Steve Bang Lee

View Original

Do We Hurt Young Leaders When We Platform Them Too Quickly?

I once preached alongside Joshua Harris. 

It was at a local conference hosted by a network I was a part of.

I preached the morning session. He preached the evening session. I got nothing but positive vibes from him. He shared encouraging words with me. He was generous in his availability to people. He served the attendees well with his sermon. This was in 2017.

But things would change in 2019. 

After being a best-seller author at the age of 21, a megachurch lead pastor at 28, he would announce that he no longer identified as a Christian at 43 (just 2 years after this conference). 

While many factors may have been in play, I couldn’t help but wonder how the role of being thrust into so much opportunity at a young age may have contributed to his later wrestling.

How quickly should young leaders be platformed? Do we set up young leaders for failure when we empower them too much, too quickly?

How do we wisely unleash the gifts of younger leaders so it looks beautiful 20 years later? Is there a way to make it fall-proof?

Simplistic Ways I’ve Heard This Addressed

1) One View: “It is dangerous to platform young leaders." 

This rationale says that younger leaders are not seasoned enough to handle the pressure and the praise of opportunity. This person would say that when gifting exceeds godliness, this person’s soul will crater which will soon crater one’s ministry. This view has a bit more cynical and suspicious evaluation of the human heart. 

2) Opposite View: “It is dumb to not release the gifts of God’s people because of age.” 

This rationale says that it’s silly to allow age to be the reason why we limit someone’s capacity to serve Jesus. They would point to the young age of Old Testament kings and prophets as a template and say young leaders today have the same Holy Spirit living in them as those who are older. This position has a more optimistic and hopeful disposition because of who God is and what He has done previously. 

So which one is it? 

Personally, I think it really depends. 

It depends on the evidenced sustaining character and competence we see today.

Why do I say this?

Because it’s impossible to project into the future. No one really knows. No one know if someone will be a Goliath killer or a Uriah murderer (Or both like King David). We don’t know whether someone will finish well or whether someone will renounce the faith. There are those who start well and end poorly. There are those who start poorly and end well. We can’t read the future.

The best we can do (without trying to be God) is assess:

1) Fruit of one’s character

2) Faithfulness in practice (which also reveals character)

3) Capacity of one’s gifting

And let them do the work of ministry in a way that:

1) Fits with their assessment

2) Done in community with others (not in isolation without accountability)

…ultimately trusting the grace and Spirit of God to ultimately carry them to finish well. I think that’s the best we can do. 

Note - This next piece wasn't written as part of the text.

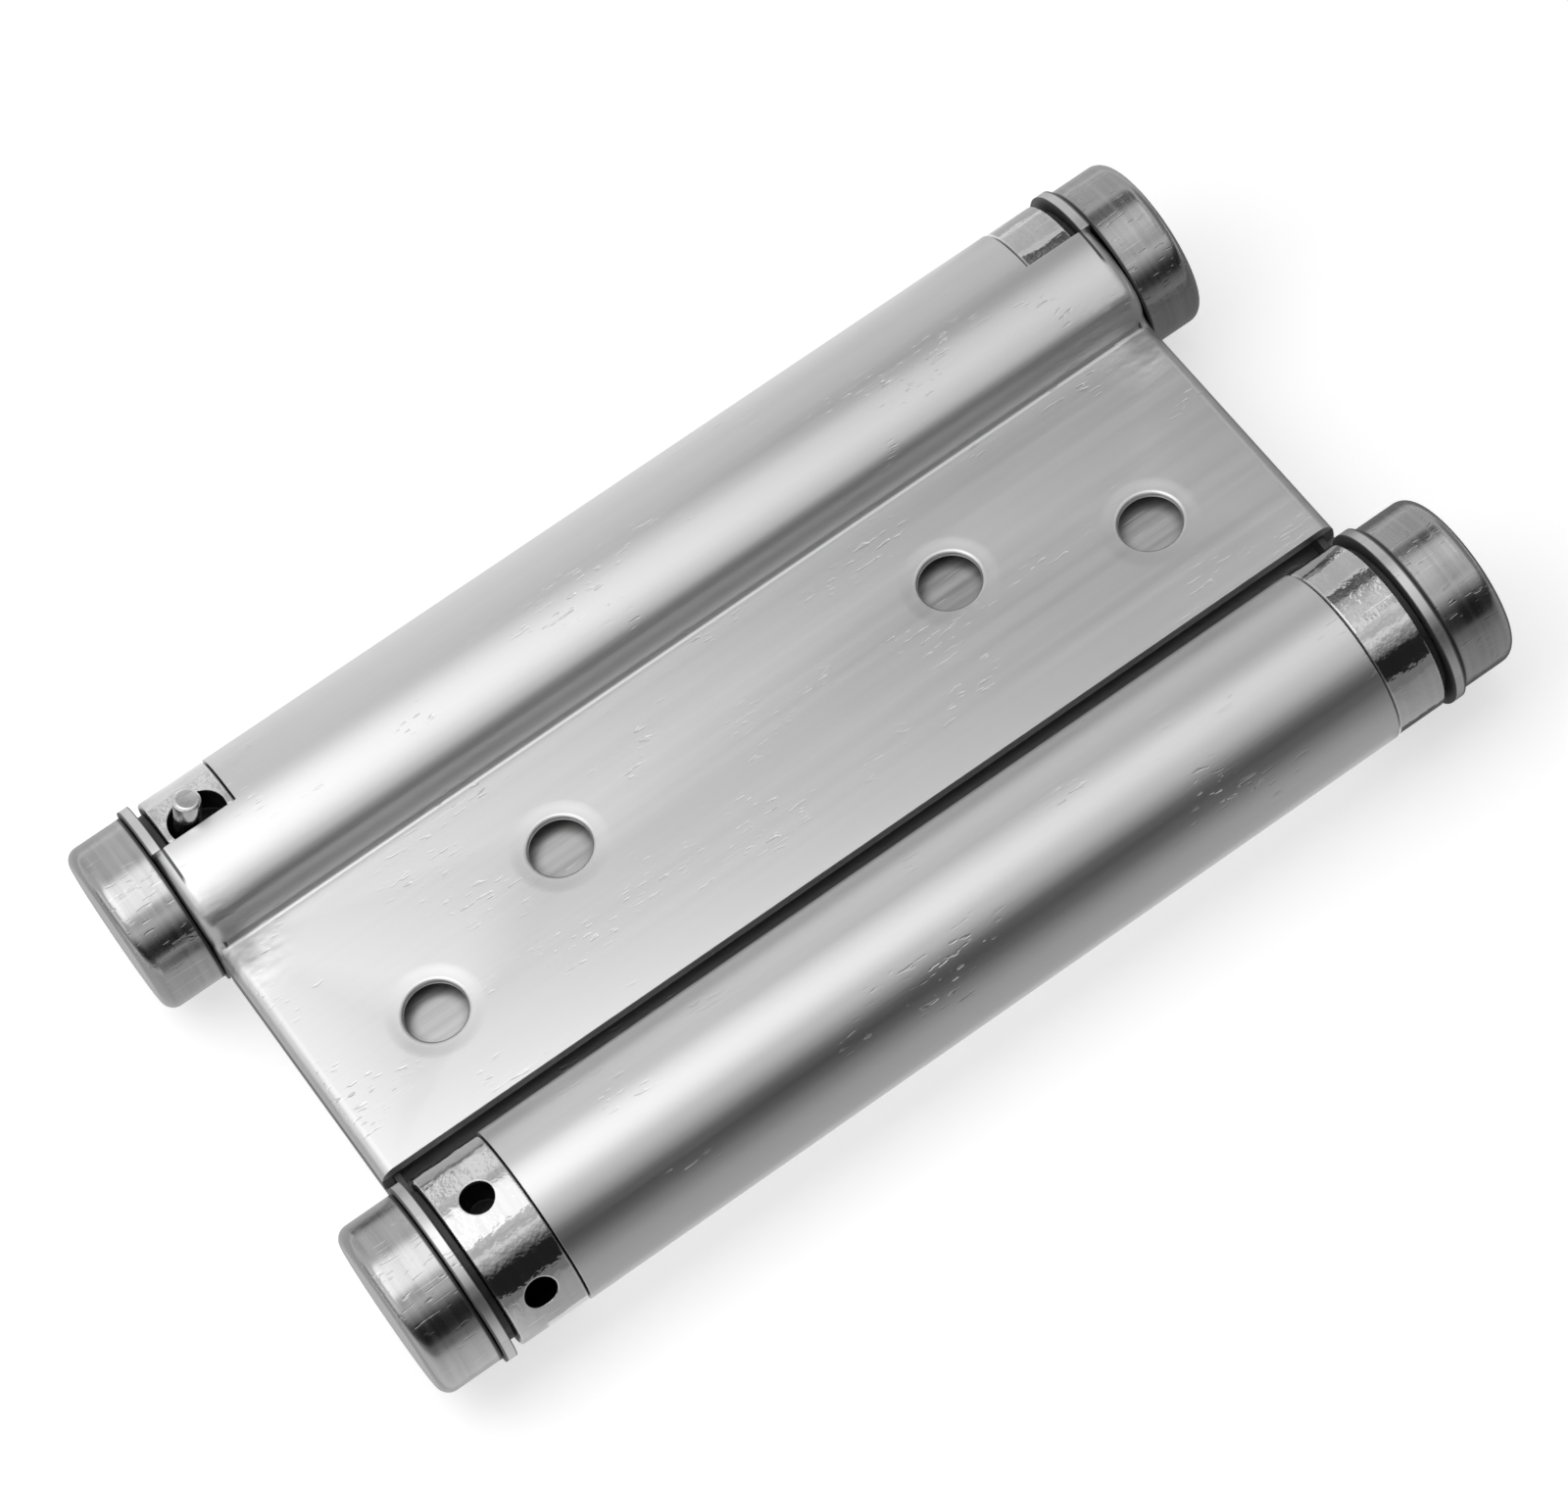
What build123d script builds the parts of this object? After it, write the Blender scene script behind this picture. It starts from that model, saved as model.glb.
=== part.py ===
from build123d import *
from math import atan2, cos, degrees, radians, sin, sqrt
import os

# Double-action spring hinge, closed. The barrels run along X, the leaves lie flat, Z is up.
# Half A is built in place; half B is the same set of pieces turned half a turn about X.

# Driving sizes, in millimetres
leaf_length = 100.0  # over the outer faces of the end cheeks
axis_spacing = 45.5  # between the two barrel axes
sheet = 1.05  # thickness of the pressed leaf
tube_radius = 8.45  # outside of the rolled barrel
crown_start = 65.0  # angle on the barrel where the sheet leaves the circle for the hood
crown_radius = 11.0  # flat crown of the hood
shoulder_start = 119.0  # angle where the crown turns over into the shoulder
shoulder_radius = 4.4  # shoulder of the hood, down to the groove
groove_radius = 0.5  # inside corner between leaf flat and barrel
leaf_top = 2.5  # upper face of the leaf above the mid-plane
free_edge = 12.8  # distance of the free edge beyond the mid-plane
seam_angle = -158.0  # where the rolled edge ends, under the leaf
end_bend = 1.5  # outside radius where the leaf turns down into its cheeks
cheek_foot = 0.1  # lower edge of the cheeks above the mid-plane
ring_rim = 0.3  # how far the rings of the cheeks stand out from the barrel
hood_edge = -0.6  # edge of the hood, just past the top of the barrel
adjust_notch = 8.8  # barrel end at the adjusting collar, from the outer face of the cheek
fixed_notch = 6.9  # barrel end at the fixed collar, from the outer face of the cheek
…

We can’t concoct a perfect formula. We can’t control the outcome. If someone stays faithful and pure, it will be because of the grace of God. If a young leader implodes, the same grace of God will still meet him or her in the ruins. We can only move forward with the information we have today. 

Concluding Thoughts

It’s an unsatisfying answer, but I believe it’s the right one.

The reality is you don’t have to be young and have a platform to face temptation or wrestle with internal complexities. Jesus faced temptation when the crowd wanted him to be king and when he was alone in the wilderness after his baptism. Everyone is on this journey regardless of age or ministry opportunity.

If you’re convinced young leaders should not be given significant ministry opportunities, I’d ask you to bring the power of the gospel and the intended role of the Body of Christ for support and accountability on equal footing with the negative headlines you’ve seen. 

If you’re convinced young leaders need to be platformed, I’d ask you to pray fervently for young leaders in your church. And if you have the keys to empower them in your church, please get to actually know the young leaders you’re empowering and not just be familiar with their gifts and how that can benefit the church. 

If you’re a young leader wanting opportunities, I want to encourage you to love Jesus more than everything in the world. If Jesus isn’t enough for you when you don’t have ministry opportunities, he won’t be enough for you when you have the biggest opportunities. We will be finished with ministry one day, but we will never be finished with Jesus. Your time will come. Until then, treat today’s assignment as the “big thing” because it is in God’s eyes. 

I was 31 when I preached at that conference. There are some who might’ve said I was too young to be up there. They may be right. All I know is, it was completely by his grace that the opportunity didn’t ruin me then, and it will be Him who sustains me on my last day then.